**Information shown:**
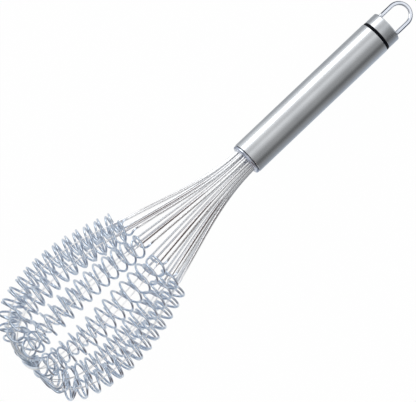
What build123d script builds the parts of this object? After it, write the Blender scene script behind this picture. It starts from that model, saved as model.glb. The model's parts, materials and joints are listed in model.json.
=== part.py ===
from build123d import *
import math
import os

# Spring whisk. It is built standing on its tip with its axis along Z, and laid down at the end.
# Lengths are in millimetres. Heights are measured from the tip, and "out" from the whisk's axis.

# Drawn wire. It has few sides, which keeps the facets of its many turns low.
wire_diameter = 1.2
wire_sides = 3
loop_count = 6
tip_wire_gap = 0.15

# Course of each loop from the handle to the tip
plug_circle_radius = 6.2
plug_face_height = 160.5
mouth_bend_reach = 16.4
neck_out = 23.5
neck_height = 88.0
belly_out = 34.9
belly_height = 39.0

# Coil spring wound round each arm of a loop, with its leg beside the loop's wire.
# The real spring has about 30 half turns on an arm.
coil_radius = 5.9
coil_gap = 0.4
half_turns_first_arm = 6
half_turns_second_arm = 7
coil_end_run = 12.0
leg_mouth_spacing = 1.7
leg_spacing = 3.0
leg_depth = 2.5
leg_bend_run = 4.0
strand_lead_run = 4.0

# Handle tube
tube_diameter = 19.1
tube_wall = 0.7
tube_length = 95.3
fit_clearance = 0.1

# Front plug that guides the wires, and the cast anchor behind it that holds their ends
plug_diameter = 18.6
plug_flange = 1.8
plug_bevel = 1.1
plug_spigot = 10.0
pair_spacing = 1.3
slot_clearance = 0.05
anchor_length = 16.0
wire_end_depth = 12.0

# Gasket and rear cap
gasket_diameter = 18.9
gasket_thickness = 1.7
cap_diameter = 18.6
cap_length = 7.3
cap_bevel = 0.8
cap_spigot = 10.0

# Hanging loop
hanger_wire_diameter = 2.4
hanger_sides = 6
hanger_width = 14.9
hanger_reach = 16.9
hanger_depth = 12.0

# Places worked out from the sizes above
wire_radius = wire_diameter / 2
arm_count = 2 * loop_count
arm_angle = 360 / arm_count
tip_step = wire_diameter + tip_wire_gap
tube_radius = tube_diameter / 2
bore_radius = tube_radius - tube_wall
spigot_radius = bore_radius - fit_clearance
tube_front = plug_face_height + plug_flange
tube_rear = tube_front + tube_length
plug_rear = tube_front + plug_spigot
wire_end_height = plug_rear + wire_end_depth
slot_width = wire_diameter + 2 * slot_clearance
cap_front = tube_rear + gasket_thickness
cap_rear = cap_front + cap_length
hanger_out = (hanger_width - hanger_wire_diameter) / 2
hanger_arch_height = cap_rear + hanger_reach - hanger_width / 2

# Ways in the plane of a loop: X points out from the axis, Y up the whisk and Z sideways
tipward = Vector(0, -1, 0)
inward = Vector(-1, 0, 0)
sideways = Vector(0, 0, 1)

# Places in that plane: where a wire's bend at the plug has its corner, its neck and its belly
mouth_corner = Vector(plug_circle_radius, plug_face_height - mouth_bend_reach, 0)
neck_place = Vector(neck_out, neck_height, 0)
belly_place = Vector(belly_out, belly_height, 0)
run_way = (neck_place - mouth_corner).normalized()
mouth_end = mouth_corner + run_way * mouth_bend_reach

# Share of a half turn over which the coil's way is taken
probe_share = 0.01
# Angle in degrees under which a wire's run counts as straight
straight_angle = 0.01
# Points on a wire's centre line that its clear space and its lowest point are measured on
sample_count = 1500


def biarc_reach(start, start_way, end, end_way):
    """Length of the equal tangents of the two arcs that join two places with given ways."""
    span = end - start
    lean = span.dot(start_way + end_way)
    spread = 2 * (1 - start_way.dot(end_way))
    return (math.sqrt(lean**2 + spread * span.dot(span)) - lean) / spread


def draw_course(stations):
    """Draw a wire's centre line through stations, each a place and the way the wire points there."""
    for (start, start_way), (end, end_way) in zip(stations, stations[1:]):
        if max(start_way.get_angle(end - start), end_way.get_angle(end - start)) < straight_angle:
            Line(tuple(start), tuple(end))
            continue
        reach = biarc_reach(start, start_way, end, end_way)
        first_corner = start + start_way * reach
        last_corner = end - end_way * reach
        joint = (first_corner + last_corner) * 0.5
        TangentArc(tuple(start), tuple(joint), tangent=tuple(start_way))
        TangentArc(tuple(joint), tuple(end), tangent=tuple(last_corner - first_corner))


def other_arm(stations):
    """The same stations on the opposite arm of the loop, met from the tip upwards."""
    return [
        (Vector(-place.X, place.Y, -place.Z), Vector(way.X, -way.Y, way.Z))
        for place, way in reversed(stations)
    ]


def tip_place(level, side):
    """Place of a wire at the tip, where the loops cross one above the other."""
    return Vector(0, wire_radius + level * tip_step, side)


def core_arm_stations():
    """Stations of a loop's wire from its end inside the handle to the belly."""
    return [
        (Vector(plug_circle_radius, wire_end_height, 0), tipward),
        (Vector(plug_circle_radius, plug_face_height, 0), tipward),
        (mouth_end, run_way),
        (neck_place, run_way),
        (belly_place, tipward),
    ]


def leg_stations():
    """Stations of the spring's leg, which runs beside the loop's wire from the anchor to the neck."""
    bend = neck_place - run_way * leg_bend_run
    bend += run_way.cross(sideways) * leg_depth - sideways * leg_spacing
    flare = mouth_end - sideways * leg_mouth_spacing
    leg_way = (bend - flare).normalized()
    return [
        (Vector(plug_circle_radius, wire_end_height, -pair_spacing), tipward),
        (Vector(plug_circle_radius, plug_face_height, -pair_spacing), tipward),
        (flare, leg_way),
        (bend, leg_way),
    ]


def coil_place(arm, run, half_turn):
    """Place of the spring wire after some half turns, at a run along the arm."""
    centre = arm.position_at(run, position_mode=PositionMode.LENGTH)
    outward = sideways.cross(arm.tangent_at(run, position_mode=PositionMode.LENGTH))
    room = centre.X * math.sin(math.radians(arm_angle / 2)) - wire_radius - coil_gap / 2
    radius = min(coil_radius, room)
    turn = math.pi * (1 + half_turn)
    return centre + outward * (radius * math.cos(turn)) - sideways * (radius * math.sin(turn))


def spring_arm_stations(level, half_turns, strand_side):
    """Stations of the spring on one arm: its leg, its coil and the strand that leads to the tip."""
    with BuildLine() as arm_line:
        draw_course([(neck_place, run_way), (belly_place, tipward), (tip_place(level, 0), inward)])
    arm = arm_line.wire()
    coil_run = arm.length - coil_end_run
    stations = leg_stations()
    for count in range(half_turns + 1):
        before = max(count - probe_share, 0)
        after = min(count + probe_share, half_turns)
        place = coil_place(arm, coil_run * count / half_turns, count)
        earlier = coil_place(arm, coil_run * before / half_turns, before)
        later = coil_place(arm, coil_run * after / half_turns, after)
        stations.append((place, (later - earlier).normalized()))
    strand_run = coil_run + strand_lead_run
    strand = arm.position_at(strand_run, position_mode=PositionMode.LENGTH)
    strand_way = arm.tangent_at(strand_run, position_mode=PositionMode.LENGTH)
    stations.append((strand + sideways * strand_side, strand_way))
    return stations


def loop_plane(level):
    """Plane of a loop, with X out from the axis and Y up the whisk."""
    turn = arm_angle * (level + 0.5)
    out_way = Vector(1, 0, 0).rotate(Axis.Z, turn)
    return Plane(origin=(0, 0, 0), x_dir=out_way, z_dir=out_way.cross(Vector(0, 0, 1)))


def course_points(course):
    """Points at even steps along a wire's centre line."""
    return [tuple(course.position_at(count / sample_count)) for count in range(sample_count + 1)]


def least_self_gap(course):
    """Least clear space between a wire and itself, away from the stretch beside each point."""
    points = course_points(course)
    beside = math.ceil(math.pi * wire_diameter * sample_count / course.length)
    least = min(
        math.dist(points[early], points[late])
        for early in range(sample_count + 1)
        for late in range(early + beside, sample_count + 1)
    )
    return least - wire_diameter


pieces = []

# Loop wires and their springs: each is one unbroken wire from the handle over the tip and back
spring_courses = []
for level in range(loop_count):
    with BuildPart() as loop_wire:
        with BuildLine(loop_plane(level)):
            tip = [(tip_place(level, 0), inward)]
            draw_course(core_arm_stations() + tip + other_arm(core_arm_stations()))
        course = loop_wire.pending_edges_as_wire
        with BuildSketch(Plane(origin=course @ 0, z_dir=course % 0)):
            RegularPolygon(radius=wire_radius, side_count=wire_sides)
        sweep(clean=False)
    loop_wire.part.label = f"loop_wire_{level + 1}"
    pieces.append(loop_wire.part)

    with BuildPart() as coil_spring:
        with BuildLine(loop_plane(level)):
            first_arm = spring_arm_stations(level, half_turns_first_arm, tip_step)
            second_arm = spring_arm_stations(level, half_turns_second_arm, -tip_step)
            tip = [(tip_place(level, tip_step), inward)]
            draw_course(first_arm + tip + other_arm(second_arm))
        course = coil_spring.pending_edges_as_wire
        with BuildSketch(Plane(origin=course @ 0, z_dir=course % 0)):
            RegularPolygon(radius=wire_radius, side_count=wire_sides)
        sweep(clean=False)
    coil_spring.part.label = f"coil_spring_{level + 1}"
    pieces.append(coil_spring.part)
    spring_courses.append(course)
    print(f"coil_spring_{level + 1}: least clear space to itself {least_self_gap(course):.2f} mm")

# Handle tube
with BuildPart() as handle_tube:
    with BuildSketch(Plane.XY.offset(tube_front)):
        Circle(tube_radius)
        Circle(bore_radius, mode=Mode.SUBTRACT)
    extrude(amount=tube_length)
handle_tube.part.label = "handle_tube"
pieces.append(handle_tube.part)

# Front plug: a flange on the tube's end and a spigot in its bore, with a slot for each pair of wires
with BuildPart() as front_plug:
    with BuildSketch(Plane.XY.offset(tube_front)):
        Circle(plug_diameter / 2)
    extrude(amount=-plug_flange)
    chamfer(front_plug.edges().filter_by(GeomType.CIRCLE).sort_by(Axis.Z)[0], plug_bevel)
    with BuildSketch(Plane.XY.offset(tube_front)):
        Circle(spigot_radius)
    extrude(amount=plug_spigot)
    with BuildSketch(Plane.XY.offset(plug_rear)):
        with PolarLocations(0, arm_count, start_angle=arm_angle / 2):
            with Locations((plug_circle_radius, pair_spacing / 2)):
                Rectangle(slot_width, slot_width + pair_spacing)
    extrude(amount=plug_face_height - plug_rear, mode=Mode.SUBTRACT)
front_plug.part.label = "front_plug"
pieces.append(front_plug.part)

# Wire anchor: a cast body behind the plug, with a pocket for each pair of wire ends
with BuildPart() as wire_anchor:
    with BuildSketch(Plane.XY.offset(plug_rear)):
        Circle(spigot_radius)
    extrude(amount=anchor_length)
    with BuildSketch(Plane.XY.offset(plug_rear)):
        with PolarLocations(0, arm_count, start_angle=arm_angle / 2):
            with Locations((plug_circle_radius, pair_spacing / 2)):
                Rectangle(slot_width, slot_width + pair_spacing)
    extrude(amount=wire_end_depth + fit_clearance, mode=Mode.SUBTRACT)
wire_anchor.part.label = "wire_anchor"
pieces.append(wire_anchor.part)

# Gasket ring between the tube and the cap
with BuildPart() as gasket_ring:
    with BuildSketch(Plane.XY.offset(tube_rear)):
        Circle(gasket_diameter / 2)
        Circle(bore_radius, mode=Mode.SUBTRACT)
    extrude(amount=gasket_thickness)
gasket_ring.part.label = "gasket_ring"
pieces.append(gasket_ring.part)

# Rear cap with its spigot in the tube, and a hole for each leg of the hanging loop
with BuildPart() as rear_cap:
    with BuildSketch(Plane.XY.offset(cap_front)):
        Circle(cap_diameter / 2)
    extrude(amount=cap_length)
    chamfer(rear_cap.edges().filter_by(GeomType.CIRCLE).sort_by(Axis.Z)[-1], cap_bevel)
    with BuildSketch(Plane.XY.offset(cap_front)):
        Circle(spigot_radius)
    extrude(amount=-(gasket_thickness + cap_spigot))
    with BuildSketch(Plane.XY.offset(cap_rear)):
        with Locations((0, -hanger_out), (0, hanger_out)):
            RegularPolygon(radius=hanger_wire_diameter / 2 + slot_clearance, side_count=hanger_sides)
    extrude(amount=-(hanger_depth + fit_clearance), mode=Mode.SUBTRACT)
rear_cap.part.label = "rear_cap"
pieces.append(rear_cap.part)

# Hanging loop: one bent wire, pressed into the cap
with BuildPart() as hanging_loop:
    with BuildLine(Plane.YZ):
        Line((-hanger_out, cap_rear - hanger_depth), (-hanger_out, hanger_arch_height))
        ThreePointArc(
            (-hanger_out, hanger_arch_height),
            (0, hanger_arch_height + hanger_out),
            (hanger_out, hanger_arch_height),
        )
        Line((hanger_out, hanger_arch_height), (hanger_out, cap_rear - hanger_depth))
    with BuildSketch(Plane.XY.offset(cap_rear - hanger_depth)):
        with Locations((0, -hanger_out)):
            RegularPolygon(radius=hanger_wire_diameter / 2, side_count=hanger_sides)
    sweep()
hanging_loop.part.label = "hanging_loop"
pieces.append(hanging_loop.part)

# The whisk lies on the springs of its two lowest arms and on the rim of its cap, handle towards X
rest_out = cap_diameter / 2
rest_height = cap_rear - cap_bevel
lie_angle = max(
    math.atan2(wire_radius - out - rest_out, rest_height - height)
    for course in spring_courses
    for out, _, height in course_points(course)
)
lying = Plane(
    origin=(0, 0, 0),
    x_dir=(math.sin(lie_angle), 0, math.cos(lie_angle)),
    z_dir=(math.cos(lie_angle), 0, -math.sin(lie_angle)),
)
for piece in pieces:
    piece.move(lying.location)
whole = Compound(pieces).bounding_box()
for piece in pieces:
    piece.move(Location((-whole.center().X, -whole.center().Y, -whole.min.Z)))
print(f"lies at {math.degrees(lie_angle):.2f} degrees, box {whole.size}")

os.makedirs("parts", exist_ok=True)
for piece in pieces:
    export_step(piece, f"parts/{piece.label}.step")
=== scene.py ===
"""Spring whisk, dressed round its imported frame.

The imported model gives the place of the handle, and with it the whisk's own frame: heights in
millimetres run from the tip of the balloon up the axis to the hanging loop, "near" points away
from the floor and "side" across the whisk. Each sub-assembly is made in that frame and laid down
in the row frame in metres.
"""

import json
import logging
import math
import random
from dataclasses import dataclass, field
from enum import Enum

import bpy
import numpy as np
from mathutils import Matrix, Vector


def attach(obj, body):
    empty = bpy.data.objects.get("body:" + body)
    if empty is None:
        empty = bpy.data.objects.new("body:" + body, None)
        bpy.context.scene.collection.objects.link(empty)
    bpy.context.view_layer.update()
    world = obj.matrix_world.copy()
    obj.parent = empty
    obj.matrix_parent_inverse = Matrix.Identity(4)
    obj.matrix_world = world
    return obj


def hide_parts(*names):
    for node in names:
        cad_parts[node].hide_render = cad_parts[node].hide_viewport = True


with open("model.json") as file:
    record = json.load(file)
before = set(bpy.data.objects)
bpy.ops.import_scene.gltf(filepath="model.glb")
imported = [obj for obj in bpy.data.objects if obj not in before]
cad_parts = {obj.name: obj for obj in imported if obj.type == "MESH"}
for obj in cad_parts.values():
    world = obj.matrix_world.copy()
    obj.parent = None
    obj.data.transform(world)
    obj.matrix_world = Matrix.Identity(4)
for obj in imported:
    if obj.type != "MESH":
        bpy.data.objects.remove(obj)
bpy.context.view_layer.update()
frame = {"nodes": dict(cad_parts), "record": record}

LOG = logging.getLogger("spring_whisk")
MILLIMETRE = 0.001
UV_NAME = "surface_mm"
HEIGHT_UV = "height_mm"
SHARP_ANGLE = 38.0
PLUG_FACE = 160.5
AXIS_GAP = 0.001
ARC_STEP = 11.25
WHITE = (1.0, 1.0, 1.0, 1.0)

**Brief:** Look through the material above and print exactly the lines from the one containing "# The whisk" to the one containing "obj.parent = empty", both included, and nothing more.

**Full output:**
# The whisk lies on the springs of its two lowest arms and on the rim of its cap, handle towards X
rest_out = cap_diameter / 2
rest_height = cap_rear - cap_bevel
lie_angle = max(
    math.atan2(wire_radius - out - rest_out, rest_height - height)
    for course in spring_courses
    for out, _, height in course_points(course)
)
lying = Plane(
    origin=(0, 0, 0),
    x_dir=(math.sin(lie_angle), 0, math.cos(lie_angle)),
    z_dir=(math.cos(lie_angle), 0, -math.sin(lie_angle)),
)
for piece in pieces:
    piece.move(lying.location)
whole = Compound(pieces).bounding_box()
for piece in pieces:
    piece.move(Location((-whole.center().X, -whole.center().Y, -whole.min.Z)))
print(f"lies at {math.degrees(lie_angle):.2f} degrees, box {whole.size}")

os.makedirs("parts", exist_ok=True)
for piece in pieces:
    export_step(piece, f"parts/{piece.label}.step")
=== scene.py ===
"""Spring whisk, dressed round its imported frame.

The imported model gives the place of the handle, and with it the whisk's own frame: heights in
millimetres run from the tip of the balloon up the axis to the hanging loop, "near" points away
from the floor and "side" across the whisk. Each sub-assembly is made in that frame and laid down
in the row frame in metres.
"""

import json
import logging
import math
import random
from dataclasses import dataclass, field
from enum import Enum

import bpy
import numpy as np
from mathutils import Matrix, Vector


def attach(obj, body):
    empty = bpy.data.objects.get("body:" + body)
    if empty is None:
        empty = bpy.data.objects.new("body:" + body, None)
        bpy.context.scene.collection.objects.link(empty)
    bpy.context.view_layer.update()
    world = obj.matrix_world.copy()
    obj.parent = empty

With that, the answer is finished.